What these papers demonstrate is that economic development is persistent. If you like, they are evidence that there are poverty traps. If something happens to knock you below some threshold level of development - slaving activity, the mita, arbitrary borders, bad landlords - then you can't get yourself out of that trap. You are too poor to invest in public goods like human capital or infrastructure because you are spending all your money just trying to survive. So you stagnate. Pushing you into the trap was the result of an "institution", if we call these historical experiences institutions, but it isn't institutions that keep you poor, it's the poverty itself that prevents development.

Take Dell's paper. She does not have evidence that the mita reduced living standards while it existed, she has evidence that contemporary development in the area covered by the mita is lower, roughly two hundred years after the mita was abolished. Dell shows that education is lower and road networks are less dense in mita areas than in their close neighbors. So what explains the historical persistence? One possibility is that there was some other institutional structure left behind by the mita that limited development. But we have no evidence of any institutional difference between the mita areas and others. We simply know that the mita areas are poorer, and that could be evidence of a poverty trap rather than any specific institution.

The papers on India have a similar flavor. The British no longer are in charge in India, but there are some differences today related to how they did govern. With regards to the effects of direct British rule, we don't actually know what the channel is leading to the poor outcomes. We just know that there is an effect. With regards to the effect of landlords or cultivator property rights, this isn't about institutions, it's about the distribution of wealth.
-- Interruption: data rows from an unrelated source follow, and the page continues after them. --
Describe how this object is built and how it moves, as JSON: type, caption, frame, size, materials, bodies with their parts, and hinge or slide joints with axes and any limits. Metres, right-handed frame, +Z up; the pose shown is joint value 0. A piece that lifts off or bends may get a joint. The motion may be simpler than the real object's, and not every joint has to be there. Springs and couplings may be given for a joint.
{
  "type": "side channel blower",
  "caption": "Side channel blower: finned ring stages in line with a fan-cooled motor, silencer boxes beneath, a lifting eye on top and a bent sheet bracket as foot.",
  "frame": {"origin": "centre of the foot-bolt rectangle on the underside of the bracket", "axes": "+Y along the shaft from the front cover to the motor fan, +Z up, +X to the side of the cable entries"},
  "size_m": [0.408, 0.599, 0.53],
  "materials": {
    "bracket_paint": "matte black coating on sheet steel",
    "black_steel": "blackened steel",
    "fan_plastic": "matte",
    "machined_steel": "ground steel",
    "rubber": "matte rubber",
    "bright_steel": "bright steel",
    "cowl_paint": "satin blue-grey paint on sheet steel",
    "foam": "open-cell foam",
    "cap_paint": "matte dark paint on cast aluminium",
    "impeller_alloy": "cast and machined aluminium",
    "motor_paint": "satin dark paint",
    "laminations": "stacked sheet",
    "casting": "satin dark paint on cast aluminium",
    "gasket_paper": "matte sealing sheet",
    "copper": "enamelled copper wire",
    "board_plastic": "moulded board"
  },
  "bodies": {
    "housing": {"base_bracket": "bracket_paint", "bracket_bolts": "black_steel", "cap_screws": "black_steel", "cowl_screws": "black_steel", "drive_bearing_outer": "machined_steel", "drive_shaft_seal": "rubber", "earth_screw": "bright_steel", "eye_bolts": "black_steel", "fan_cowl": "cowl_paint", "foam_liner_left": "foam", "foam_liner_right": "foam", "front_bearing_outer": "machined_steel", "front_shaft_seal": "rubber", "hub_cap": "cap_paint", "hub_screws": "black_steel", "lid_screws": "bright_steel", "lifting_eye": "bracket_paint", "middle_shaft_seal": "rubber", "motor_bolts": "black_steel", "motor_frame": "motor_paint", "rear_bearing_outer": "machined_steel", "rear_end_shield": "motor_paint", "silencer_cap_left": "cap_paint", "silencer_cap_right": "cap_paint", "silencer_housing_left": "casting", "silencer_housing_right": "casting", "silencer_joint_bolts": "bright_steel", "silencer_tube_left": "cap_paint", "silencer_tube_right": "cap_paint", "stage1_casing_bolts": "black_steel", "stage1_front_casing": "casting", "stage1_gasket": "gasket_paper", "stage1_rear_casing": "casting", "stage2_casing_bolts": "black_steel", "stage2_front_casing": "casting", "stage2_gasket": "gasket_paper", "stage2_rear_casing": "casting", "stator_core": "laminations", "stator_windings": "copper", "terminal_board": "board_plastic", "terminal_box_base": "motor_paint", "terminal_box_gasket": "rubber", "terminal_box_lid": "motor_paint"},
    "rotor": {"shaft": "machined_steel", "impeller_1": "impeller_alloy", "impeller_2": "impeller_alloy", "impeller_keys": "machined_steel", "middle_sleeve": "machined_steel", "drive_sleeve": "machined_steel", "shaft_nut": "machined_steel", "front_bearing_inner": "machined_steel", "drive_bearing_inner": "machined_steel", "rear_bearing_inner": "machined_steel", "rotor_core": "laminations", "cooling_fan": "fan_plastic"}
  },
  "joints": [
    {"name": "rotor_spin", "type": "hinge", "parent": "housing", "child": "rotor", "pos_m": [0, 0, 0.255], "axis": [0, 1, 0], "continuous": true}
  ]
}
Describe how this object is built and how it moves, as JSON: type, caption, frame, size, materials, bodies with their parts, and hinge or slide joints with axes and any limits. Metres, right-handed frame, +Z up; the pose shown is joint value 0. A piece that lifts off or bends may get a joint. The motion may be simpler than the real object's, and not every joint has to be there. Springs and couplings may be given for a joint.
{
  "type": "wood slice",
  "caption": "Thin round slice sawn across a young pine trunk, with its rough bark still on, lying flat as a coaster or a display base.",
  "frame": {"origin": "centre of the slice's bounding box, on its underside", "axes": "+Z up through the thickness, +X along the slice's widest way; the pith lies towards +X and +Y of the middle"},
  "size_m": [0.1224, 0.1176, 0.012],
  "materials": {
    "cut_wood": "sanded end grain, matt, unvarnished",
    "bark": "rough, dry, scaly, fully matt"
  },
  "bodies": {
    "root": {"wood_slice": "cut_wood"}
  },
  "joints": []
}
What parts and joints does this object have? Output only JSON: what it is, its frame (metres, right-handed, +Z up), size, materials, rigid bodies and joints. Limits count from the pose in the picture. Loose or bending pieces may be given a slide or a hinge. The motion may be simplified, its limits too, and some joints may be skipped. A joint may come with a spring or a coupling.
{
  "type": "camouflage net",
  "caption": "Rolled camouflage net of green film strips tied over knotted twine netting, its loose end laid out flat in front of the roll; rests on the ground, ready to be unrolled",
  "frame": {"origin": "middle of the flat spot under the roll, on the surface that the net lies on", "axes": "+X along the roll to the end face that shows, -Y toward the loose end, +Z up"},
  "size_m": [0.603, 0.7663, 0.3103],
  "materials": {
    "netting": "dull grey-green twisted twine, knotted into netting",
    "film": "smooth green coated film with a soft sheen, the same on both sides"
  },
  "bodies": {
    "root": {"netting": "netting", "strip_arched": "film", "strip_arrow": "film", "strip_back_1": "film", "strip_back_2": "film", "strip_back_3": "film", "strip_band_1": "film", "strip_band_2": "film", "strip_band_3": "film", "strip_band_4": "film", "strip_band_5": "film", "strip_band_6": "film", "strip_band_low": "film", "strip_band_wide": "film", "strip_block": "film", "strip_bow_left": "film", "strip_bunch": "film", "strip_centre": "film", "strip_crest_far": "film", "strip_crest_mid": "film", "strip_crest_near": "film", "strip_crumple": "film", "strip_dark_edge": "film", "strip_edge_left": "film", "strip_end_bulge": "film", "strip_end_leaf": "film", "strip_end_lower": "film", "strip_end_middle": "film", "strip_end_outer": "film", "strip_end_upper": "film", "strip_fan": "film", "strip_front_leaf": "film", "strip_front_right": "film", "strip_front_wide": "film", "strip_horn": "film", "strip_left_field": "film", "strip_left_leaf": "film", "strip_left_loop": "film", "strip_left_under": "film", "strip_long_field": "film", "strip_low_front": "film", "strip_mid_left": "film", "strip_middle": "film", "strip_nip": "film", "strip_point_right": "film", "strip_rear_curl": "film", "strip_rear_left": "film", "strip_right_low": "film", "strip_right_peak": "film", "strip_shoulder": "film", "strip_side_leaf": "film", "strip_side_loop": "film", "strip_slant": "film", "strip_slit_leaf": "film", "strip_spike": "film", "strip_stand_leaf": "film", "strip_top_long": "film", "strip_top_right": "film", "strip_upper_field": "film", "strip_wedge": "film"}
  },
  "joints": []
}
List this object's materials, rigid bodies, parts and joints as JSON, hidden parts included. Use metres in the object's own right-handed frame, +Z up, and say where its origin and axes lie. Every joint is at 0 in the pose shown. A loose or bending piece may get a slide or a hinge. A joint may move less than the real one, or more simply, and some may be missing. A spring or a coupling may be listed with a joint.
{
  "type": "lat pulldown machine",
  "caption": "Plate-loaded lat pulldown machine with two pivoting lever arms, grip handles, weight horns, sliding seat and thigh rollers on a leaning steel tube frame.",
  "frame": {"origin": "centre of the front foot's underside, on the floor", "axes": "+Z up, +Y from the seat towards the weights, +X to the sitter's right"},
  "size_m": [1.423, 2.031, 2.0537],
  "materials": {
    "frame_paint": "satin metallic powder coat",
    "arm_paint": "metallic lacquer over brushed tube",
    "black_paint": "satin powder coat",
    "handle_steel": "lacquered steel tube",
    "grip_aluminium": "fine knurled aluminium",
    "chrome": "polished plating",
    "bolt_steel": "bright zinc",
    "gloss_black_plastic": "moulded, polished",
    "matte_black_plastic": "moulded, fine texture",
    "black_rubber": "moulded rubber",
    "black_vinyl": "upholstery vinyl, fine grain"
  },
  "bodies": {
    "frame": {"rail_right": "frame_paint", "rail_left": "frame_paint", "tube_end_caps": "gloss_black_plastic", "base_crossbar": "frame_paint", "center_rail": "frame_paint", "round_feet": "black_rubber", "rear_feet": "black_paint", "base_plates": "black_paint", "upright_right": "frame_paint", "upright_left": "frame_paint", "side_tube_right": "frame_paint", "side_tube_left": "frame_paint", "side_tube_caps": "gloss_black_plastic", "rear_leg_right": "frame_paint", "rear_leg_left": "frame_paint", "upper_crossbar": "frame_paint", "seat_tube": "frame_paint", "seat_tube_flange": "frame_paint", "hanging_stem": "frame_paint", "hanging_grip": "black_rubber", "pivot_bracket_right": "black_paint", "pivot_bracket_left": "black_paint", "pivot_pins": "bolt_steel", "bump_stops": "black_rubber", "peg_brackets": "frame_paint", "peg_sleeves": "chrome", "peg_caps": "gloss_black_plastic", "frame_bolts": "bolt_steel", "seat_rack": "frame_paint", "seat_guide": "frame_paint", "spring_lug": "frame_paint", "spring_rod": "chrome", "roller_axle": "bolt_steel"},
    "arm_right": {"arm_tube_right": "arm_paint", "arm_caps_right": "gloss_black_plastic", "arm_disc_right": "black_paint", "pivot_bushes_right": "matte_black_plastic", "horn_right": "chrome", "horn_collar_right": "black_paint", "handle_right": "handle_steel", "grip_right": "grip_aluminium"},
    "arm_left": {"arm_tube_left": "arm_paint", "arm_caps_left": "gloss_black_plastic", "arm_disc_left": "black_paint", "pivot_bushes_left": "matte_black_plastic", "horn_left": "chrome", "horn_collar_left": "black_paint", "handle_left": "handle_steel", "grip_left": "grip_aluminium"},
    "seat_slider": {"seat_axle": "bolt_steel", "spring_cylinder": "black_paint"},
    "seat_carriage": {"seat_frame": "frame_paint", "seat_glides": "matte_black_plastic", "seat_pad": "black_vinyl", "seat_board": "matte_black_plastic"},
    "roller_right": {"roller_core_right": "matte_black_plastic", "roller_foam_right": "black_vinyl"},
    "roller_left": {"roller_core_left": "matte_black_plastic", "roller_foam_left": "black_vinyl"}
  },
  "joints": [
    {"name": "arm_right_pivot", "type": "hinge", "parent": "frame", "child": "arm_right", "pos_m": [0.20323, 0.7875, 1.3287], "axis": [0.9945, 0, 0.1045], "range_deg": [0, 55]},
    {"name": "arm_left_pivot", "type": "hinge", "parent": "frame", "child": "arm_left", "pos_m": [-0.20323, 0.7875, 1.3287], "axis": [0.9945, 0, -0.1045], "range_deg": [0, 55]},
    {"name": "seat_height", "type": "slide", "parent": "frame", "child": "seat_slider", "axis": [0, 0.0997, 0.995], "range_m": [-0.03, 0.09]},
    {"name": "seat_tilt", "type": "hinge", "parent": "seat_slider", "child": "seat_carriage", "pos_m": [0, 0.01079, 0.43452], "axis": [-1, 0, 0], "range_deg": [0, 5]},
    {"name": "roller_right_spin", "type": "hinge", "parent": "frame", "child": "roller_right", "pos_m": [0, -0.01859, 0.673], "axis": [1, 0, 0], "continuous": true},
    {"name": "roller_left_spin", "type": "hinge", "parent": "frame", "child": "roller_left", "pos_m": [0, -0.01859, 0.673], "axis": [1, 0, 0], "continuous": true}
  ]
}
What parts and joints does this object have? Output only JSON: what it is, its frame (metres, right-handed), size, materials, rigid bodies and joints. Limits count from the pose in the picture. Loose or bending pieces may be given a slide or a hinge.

Think of the question this way. What specific policy change do any of these papers suggest would lead to economic development? "Don't get colonized, exploited, or enslaved by Europeans" seems like it would be hard to implement retroactively.

Of the papers I listed, probably the strongest evidence that institutions actually matter is the Michalopoulos and Papaioannou work using African ethnicities. Geographic homelands of ethnicities cross national boundaries, and one can measure the economic development in one of these homelands by using satellite data on lights at night. What MP (I'm not spelling those again) find is that ethnicities that had stronger political centralization prior to being colonized - they had political systems beyond simple chief-led villages - are rich today relative to other ethnic groups within the same nation. But this still leaves unanswered what specifically about pre-colonial ethnic political centralization has been transmitted to current populations. The policy implication for development here is just "be descended from a more coherent political unit".

Those same authors have another paper, by the way, that looks at the question from the other direction. They look within an ethnicity that spans a national border. Does the economic development level of the two parts depend on the national-level institutions? No. Measures of national-level institutions like those discussed in Part 1 have no explanatory power for development differences between the two parts of a partitioned ethnicity.

Understanding how a country/region/ethnicity got poor is not the same thing as understanding what will make them rich. "Institutions mattered" is different from "institutions matter". I think the better conclusion from the 3rd generation of institutions research is that economies can fall into poverty traps from which escape is difficult if not impossible. Would better institutions allow these places to escape these traps? I don't think we can say that with any confidence, partly because we have no idea what "better institutions" means.

I think the right null hypothesis regarding existing institutions is that they likely solving a particular issue for a particular group. Let's call this the Elinor Ostrom hypothesis. I don't think that the existing empirical institutions literature has provided sufficient evidence to reject the null at this point. Certainly not to the point that we can pinpoint the "right" institutions with any confidence.

Could I be wrong to be this skeptical? Absolutely. We may come up with concrete definitions of institutions that we can measure and use empirically. There may be research in the works right now that gives some definitive evidence that "institutions matter" for development, in the present, and that appropriately tweaking them will generate growth. If so, hallelujah. But until then, I remain skeptical.